Bosch layoffs mark largest restructuring in company history, affecting nearly 28,000 workers
Bosch layoffs hit nearly 28,000 employees as the engineering group records €4.5bn in redundancy costs and faces protests at multiple German sites, raising questions on future investment.
Bosch has launched what executives describe as the largest job-reduction programme in the company’s history, affecting almost 28,000 positions across Germany and beyond. The announcement has produced sharp reactions at plants in Waiblingen, Schwäbisch Gmünd, Feuerbach and Bretten, where employees and local communities have reacted with anger and concern. Company leadership says the cuts are necessary to keep Bosch competitive in a tougher global market, while critics argue the scale and cost of the measures warrant scrutiny.
Scope and scale of the job reductions
Bosch’s announced restructuring touches nearly 28,000 roles, making it the most extensive staff reduction the group has undertaken in decades. Management has framed the cuts as part of a broader effort to lower structural costs and reposition the business amid intensifying global competition. The reductions will be implemented across multiple sites and business units, affecting production, administrative and support functions.
The programme also includes the planned closure of factories operated by the Bosch-Siemens-Hausgeräte unit, adding to the number of affected employees and magnifying local consequences. Company statements indicate the measures will be phased over the next months and years as Bosch reshapes its footprint to focus on core, profitable activities.
Immediate financial impact on Bosch
Bosch has disclosed that the upfront cost of the redundancies will be substantial, with charges totalling roughly €4.5 billion booked in 2024 and 2025. Those expenditures are intended to cover severance payments, early-retirement arrangements and site-closure costs tied to the restructuring. Executives emphasize that while these charges are one-off, they are a necessary investment to reduce longer-term operating expenses.
Analysts and stakeholders note that the short-term financial hit could be weighed against projected gains in competitiveness. However, questions remain about whether the funds spent on severance might have yielded a greater long-term return if redirected into product development or manufacturing modernization.
Scenes and responses at affected German locations
In recent months, Bosch facilities in Waiblingen, Schwäbisch Gmünd, Feuerbach and Bretten have been focal points for demonstrations and expressions of frustration. Reports from the sites describe workers anxious about their livelihoods and local economies bracing for job losses tied to plant downtimes and closures. Local unions and employee representatives have criticized the scale of the cuts and urged for stronger protections and alternative measures.
Municipal leaders in affected towns have voiced concern about the secondary effects on suppliers, service providers and municipal finances. For many communities, Bosch plants remain large employers whose contraction could lead to ripple effects across regional labor markets and public services.

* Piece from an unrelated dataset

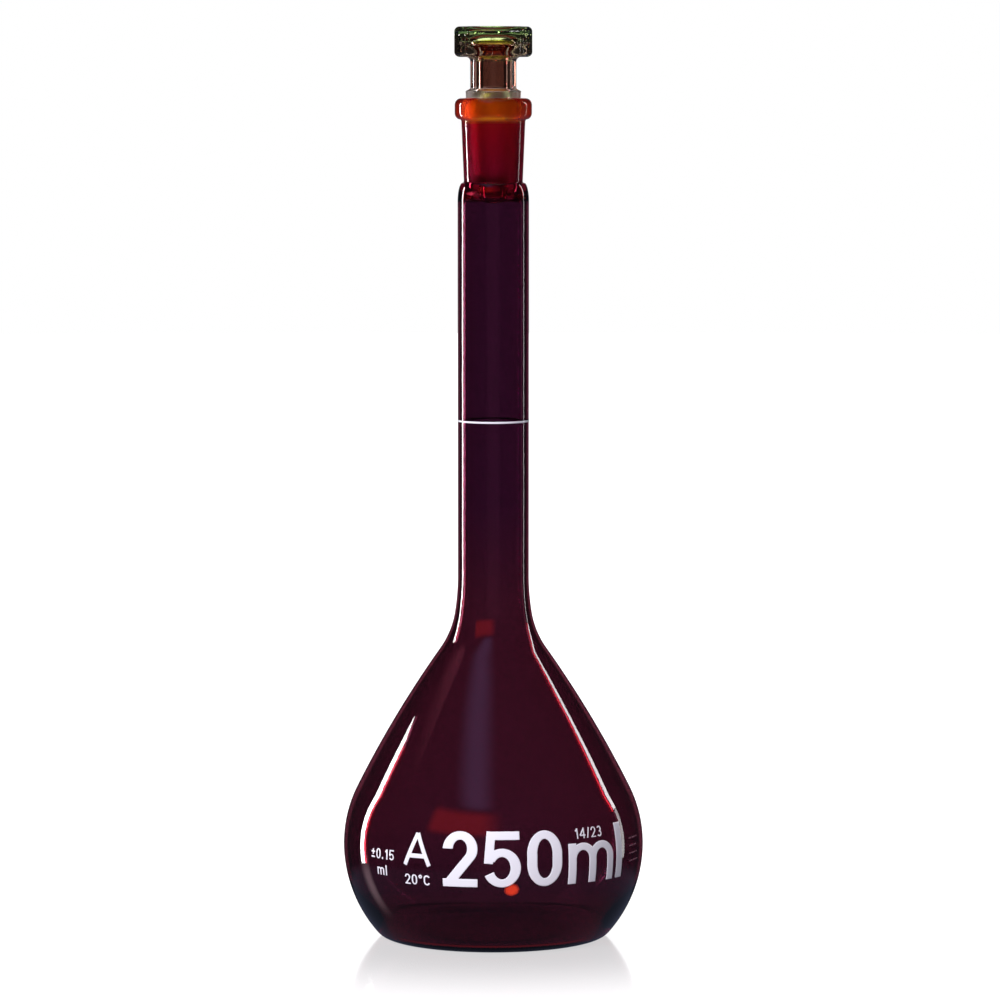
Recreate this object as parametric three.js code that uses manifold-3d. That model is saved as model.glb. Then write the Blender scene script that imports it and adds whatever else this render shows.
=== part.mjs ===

Management’s justification and strategy
Stefan Hartung, chairman of Bosch’s executive board, has defended the restructuring as a strategic necessity, arguing the company must lower costs permanently to survive intensifying competition. He has stressed that innovations are developed in Bosch labs and workshops, but that the capacity to produce new products profitably in Germany has been constrained. Management frames the cuts as part of creating a leaner cost structure that can support future investments in areas where Bosch sees competitive advantage.
Executives say the company will continue to invest in research and development, but they contend some production and product lines are no longer economically viable under current conditions. The company seeks to balance immediate savings with targeted investment to support long-term technology leadership.
Debate over severance spending versus product investment
Critics argue that the billions earmarked for severance and restructuring costs raise difficult questions about alternative uses of capital. Observers ask whether a portion of the €4.5 billion might have been better deployed to accelerate development of differentiated products that could be manufactured profitably in German facilities. The tension highlights a broader dilemma for industrial firms: balancing workforce reductions against the need to sustain innovation pipelines and local manufacturing capacity.
Proponents of the cuts counter that without immediate cost relief, Bosch’s ability to fund future product development sustainably could be jeopardized. They maintain that restructuring now may be a painful but necessary step to preserve the company’s competitiveness and long-term viability.
Wider implications for German manufacturing competitiveness
The Bosch restructuring has resonated beyond the company, fueling discussion about the conditions for industrial competitiveness in Germany. Policymakers, industry groups and economists are watching closely as a test case for how established industrial firms adapt to global pressures. The episode underscores the interplay between corporate strategy, labor market flexibility and the broader policy environment that shapes manufacturing cost structures.
For regional economies tied to large employers like Bosch, the outcome will influence debates on workforce reallocation, retraining programmes and incentives to keep strategic production onshore. The measures also raise questions about whether public policy can better support investments that make domestic production more competitive.
The unfolding restructuring at Bosch represents a consequential recalibration for a company long viewed as a cornerstone of German engineering, with effects that are likely to reverberate through local communities, the firm’s global operations and national discussions about industrial strategy.